Material for the task =>
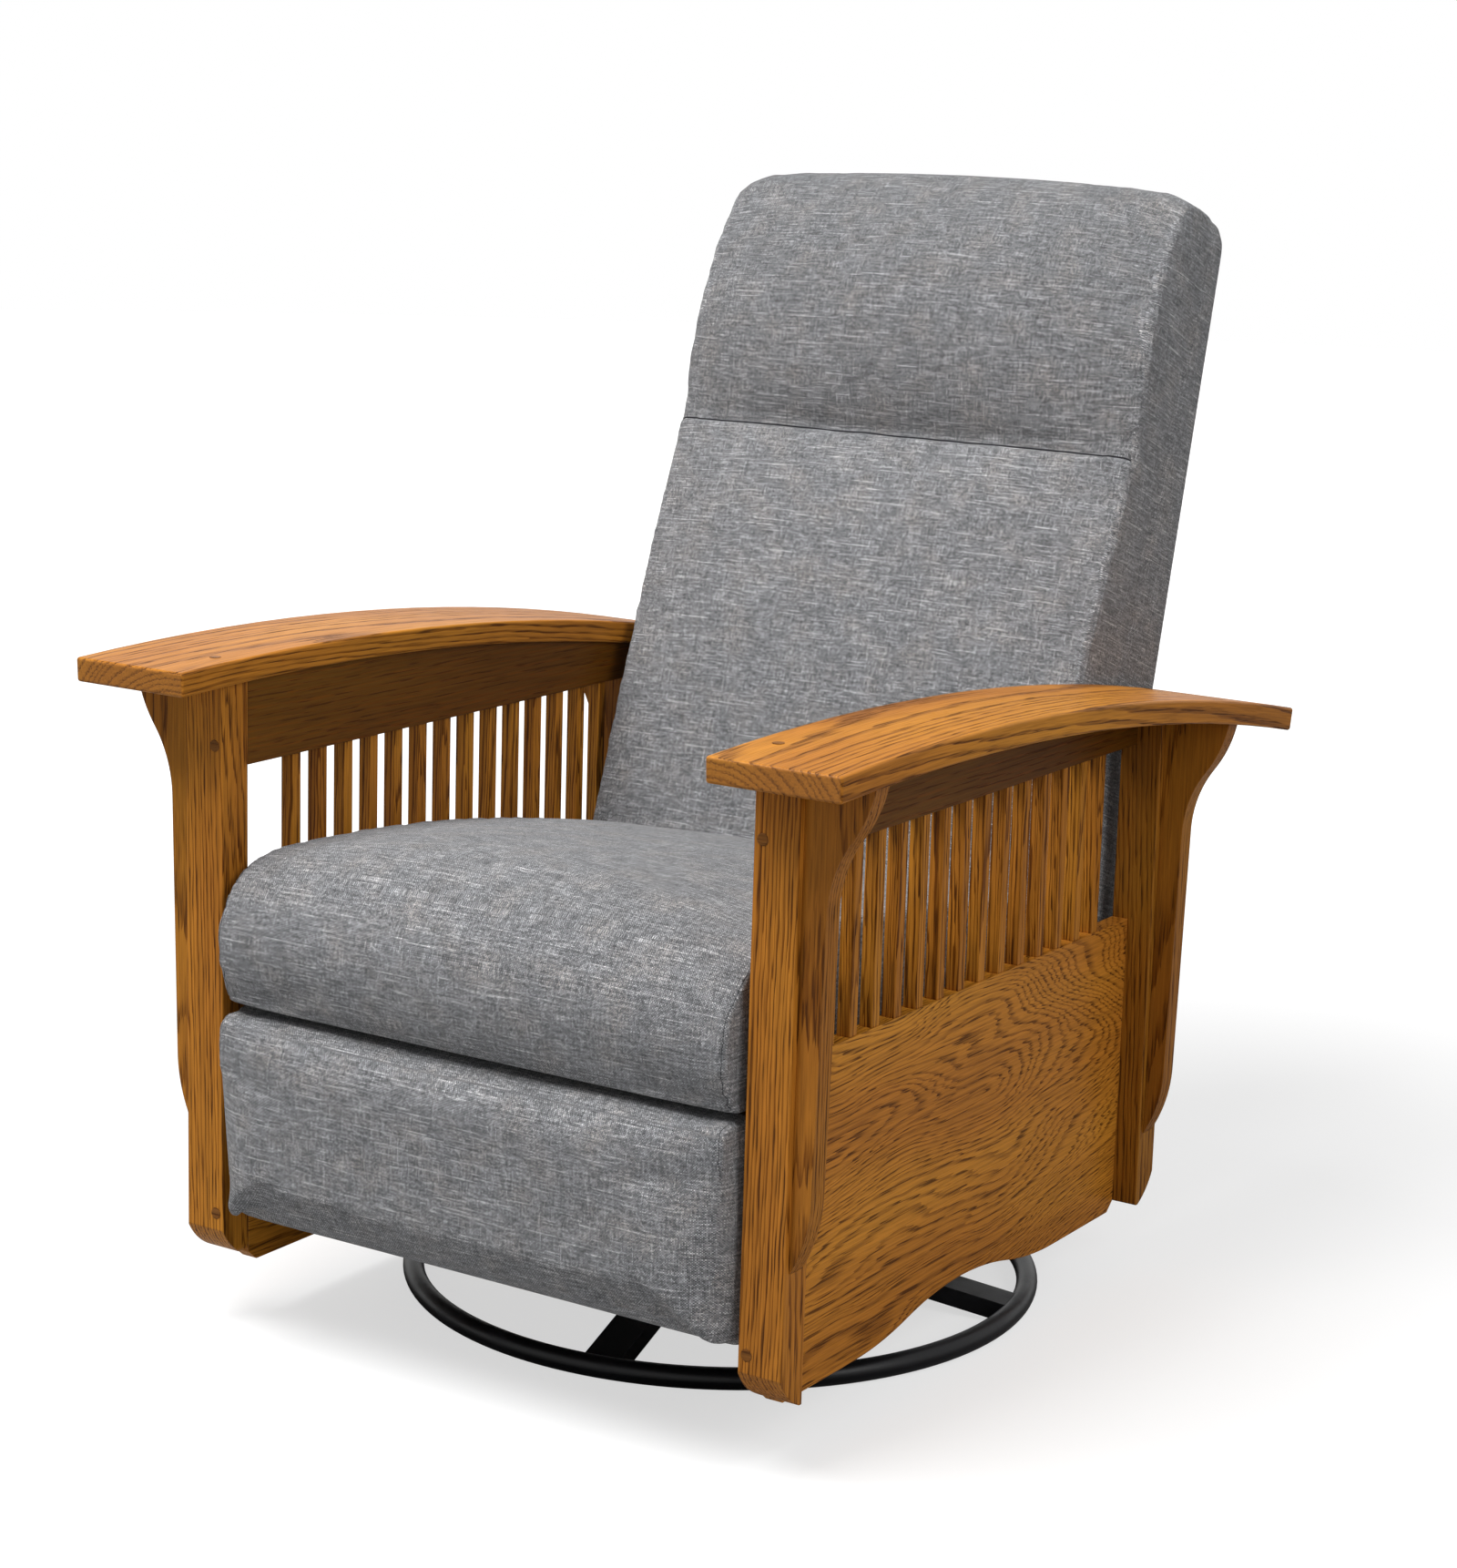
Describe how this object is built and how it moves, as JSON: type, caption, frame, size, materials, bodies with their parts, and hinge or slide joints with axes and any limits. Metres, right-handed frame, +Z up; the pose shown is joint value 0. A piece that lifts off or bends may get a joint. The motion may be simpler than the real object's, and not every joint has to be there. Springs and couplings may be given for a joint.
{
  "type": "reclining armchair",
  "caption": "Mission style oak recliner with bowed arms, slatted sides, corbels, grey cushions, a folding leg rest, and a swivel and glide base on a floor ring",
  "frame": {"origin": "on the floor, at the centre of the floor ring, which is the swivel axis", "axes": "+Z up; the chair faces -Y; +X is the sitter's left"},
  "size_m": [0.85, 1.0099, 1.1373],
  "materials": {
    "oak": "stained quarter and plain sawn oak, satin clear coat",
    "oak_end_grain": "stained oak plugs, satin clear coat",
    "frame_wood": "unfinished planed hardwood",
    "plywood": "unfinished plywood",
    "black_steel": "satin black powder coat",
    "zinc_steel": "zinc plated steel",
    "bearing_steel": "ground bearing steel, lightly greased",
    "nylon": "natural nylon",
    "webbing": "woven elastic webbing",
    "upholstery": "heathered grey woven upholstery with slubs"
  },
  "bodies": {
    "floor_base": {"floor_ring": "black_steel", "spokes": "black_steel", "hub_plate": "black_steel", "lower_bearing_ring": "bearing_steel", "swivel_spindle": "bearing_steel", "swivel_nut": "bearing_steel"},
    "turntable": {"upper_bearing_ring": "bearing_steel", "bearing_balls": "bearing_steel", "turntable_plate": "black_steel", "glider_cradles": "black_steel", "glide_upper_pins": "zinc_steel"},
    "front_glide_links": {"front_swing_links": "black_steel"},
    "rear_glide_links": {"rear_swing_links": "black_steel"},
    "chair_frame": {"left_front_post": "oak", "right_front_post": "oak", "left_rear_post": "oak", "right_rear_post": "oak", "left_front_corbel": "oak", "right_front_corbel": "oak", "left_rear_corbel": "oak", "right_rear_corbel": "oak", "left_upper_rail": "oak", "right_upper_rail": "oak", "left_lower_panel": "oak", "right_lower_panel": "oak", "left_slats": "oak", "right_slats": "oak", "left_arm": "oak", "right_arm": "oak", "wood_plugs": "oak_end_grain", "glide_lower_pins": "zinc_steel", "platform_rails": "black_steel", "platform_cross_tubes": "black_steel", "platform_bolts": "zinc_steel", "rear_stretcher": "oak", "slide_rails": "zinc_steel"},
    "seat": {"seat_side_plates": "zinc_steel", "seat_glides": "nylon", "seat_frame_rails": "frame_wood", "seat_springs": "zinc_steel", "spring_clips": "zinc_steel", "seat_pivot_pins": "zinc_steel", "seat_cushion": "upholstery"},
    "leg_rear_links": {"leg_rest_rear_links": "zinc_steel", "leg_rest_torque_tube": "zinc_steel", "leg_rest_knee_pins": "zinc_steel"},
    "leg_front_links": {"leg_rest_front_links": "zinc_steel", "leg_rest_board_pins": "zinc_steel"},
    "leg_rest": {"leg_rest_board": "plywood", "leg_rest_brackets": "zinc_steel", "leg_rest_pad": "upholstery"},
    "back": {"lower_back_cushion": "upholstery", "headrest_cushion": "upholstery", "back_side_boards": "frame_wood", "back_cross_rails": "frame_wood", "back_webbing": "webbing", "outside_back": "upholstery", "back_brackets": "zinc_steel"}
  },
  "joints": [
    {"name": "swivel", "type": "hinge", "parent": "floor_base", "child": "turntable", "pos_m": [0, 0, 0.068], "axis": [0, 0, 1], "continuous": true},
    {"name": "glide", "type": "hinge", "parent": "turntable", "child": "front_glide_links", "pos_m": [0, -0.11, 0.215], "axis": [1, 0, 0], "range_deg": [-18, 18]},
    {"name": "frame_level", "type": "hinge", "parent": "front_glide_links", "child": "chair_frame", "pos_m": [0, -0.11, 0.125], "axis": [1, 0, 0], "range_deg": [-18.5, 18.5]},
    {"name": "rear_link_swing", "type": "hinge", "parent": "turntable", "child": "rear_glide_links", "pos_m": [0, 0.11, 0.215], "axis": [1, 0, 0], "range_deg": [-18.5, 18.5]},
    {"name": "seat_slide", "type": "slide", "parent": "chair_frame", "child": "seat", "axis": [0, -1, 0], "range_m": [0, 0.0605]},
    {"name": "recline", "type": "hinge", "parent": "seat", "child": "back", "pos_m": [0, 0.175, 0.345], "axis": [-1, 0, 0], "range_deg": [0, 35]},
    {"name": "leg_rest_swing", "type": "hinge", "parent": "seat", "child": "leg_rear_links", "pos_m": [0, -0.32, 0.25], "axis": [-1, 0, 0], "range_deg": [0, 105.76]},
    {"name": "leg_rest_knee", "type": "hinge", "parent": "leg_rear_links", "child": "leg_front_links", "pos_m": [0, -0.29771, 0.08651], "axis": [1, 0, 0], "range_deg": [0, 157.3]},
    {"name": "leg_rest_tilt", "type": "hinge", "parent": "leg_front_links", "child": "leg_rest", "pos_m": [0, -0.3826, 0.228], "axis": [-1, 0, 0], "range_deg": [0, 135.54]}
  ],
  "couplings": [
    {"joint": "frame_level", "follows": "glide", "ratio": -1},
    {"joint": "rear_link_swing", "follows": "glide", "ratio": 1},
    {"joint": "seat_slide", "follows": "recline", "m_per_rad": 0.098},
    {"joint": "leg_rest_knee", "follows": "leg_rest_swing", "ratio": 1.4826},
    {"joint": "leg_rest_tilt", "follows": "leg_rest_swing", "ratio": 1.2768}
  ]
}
...
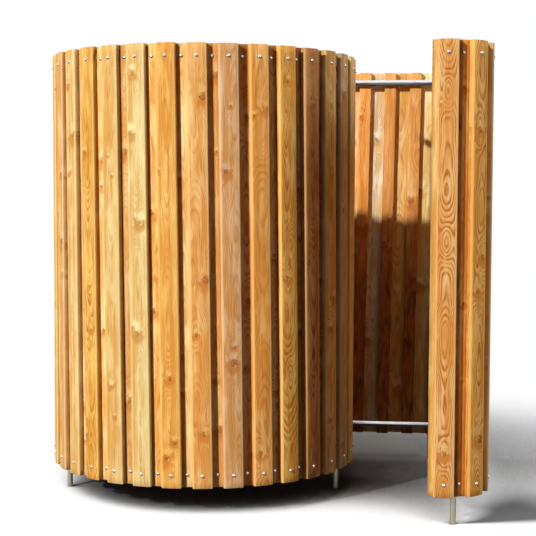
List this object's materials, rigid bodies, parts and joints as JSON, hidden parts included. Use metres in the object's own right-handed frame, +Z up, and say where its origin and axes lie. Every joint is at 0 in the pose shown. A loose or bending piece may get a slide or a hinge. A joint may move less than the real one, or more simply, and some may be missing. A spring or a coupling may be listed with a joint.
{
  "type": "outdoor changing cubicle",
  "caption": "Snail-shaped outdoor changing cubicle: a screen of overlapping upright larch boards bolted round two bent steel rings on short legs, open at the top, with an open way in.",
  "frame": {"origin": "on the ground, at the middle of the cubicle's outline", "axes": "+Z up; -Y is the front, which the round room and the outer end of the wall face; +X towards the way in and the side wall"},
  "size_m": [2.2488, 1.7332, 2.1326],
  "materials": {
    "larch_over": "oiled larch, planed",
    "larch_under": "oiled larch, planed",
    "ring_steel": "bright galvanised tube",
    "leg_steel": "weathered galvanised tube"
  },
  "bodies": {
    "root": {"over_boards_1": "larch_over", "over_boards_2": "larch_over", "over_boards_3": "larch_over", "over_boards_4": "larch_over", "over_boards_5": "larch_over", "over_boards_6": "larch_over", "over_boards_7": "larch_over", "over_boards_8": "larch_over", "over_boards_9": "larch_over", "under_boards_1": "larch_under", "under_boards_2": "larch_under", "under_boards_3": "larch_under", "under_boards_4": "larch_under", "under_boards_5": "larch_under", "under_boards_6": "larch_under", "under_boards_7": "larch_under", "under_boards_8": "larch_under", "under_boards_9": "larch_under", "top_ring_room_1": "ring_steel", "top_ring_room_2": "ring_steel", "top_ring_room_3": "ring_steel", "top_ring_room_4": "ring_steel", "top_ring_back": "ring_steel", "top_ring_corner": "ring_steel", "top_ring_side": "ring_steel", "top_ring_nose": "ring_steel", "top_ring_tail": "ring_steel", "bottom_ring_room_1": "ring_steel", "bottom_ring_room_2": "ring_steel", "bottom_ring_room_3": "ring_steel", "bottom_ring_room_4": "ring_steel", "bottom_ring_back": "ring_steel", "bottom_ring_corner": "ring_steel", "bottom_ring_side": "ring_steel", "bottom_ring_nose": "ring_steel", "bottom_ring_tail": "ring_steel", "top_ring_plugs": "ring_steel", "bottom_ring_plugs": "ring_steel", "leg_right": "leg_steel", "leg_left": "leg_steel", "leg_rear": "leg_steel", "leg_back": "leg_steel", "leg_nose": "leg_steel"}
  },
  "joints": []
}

Work to do =>
Check each line of the listing above for the string "this", then report only how many lines have it.

Complete answer =>
2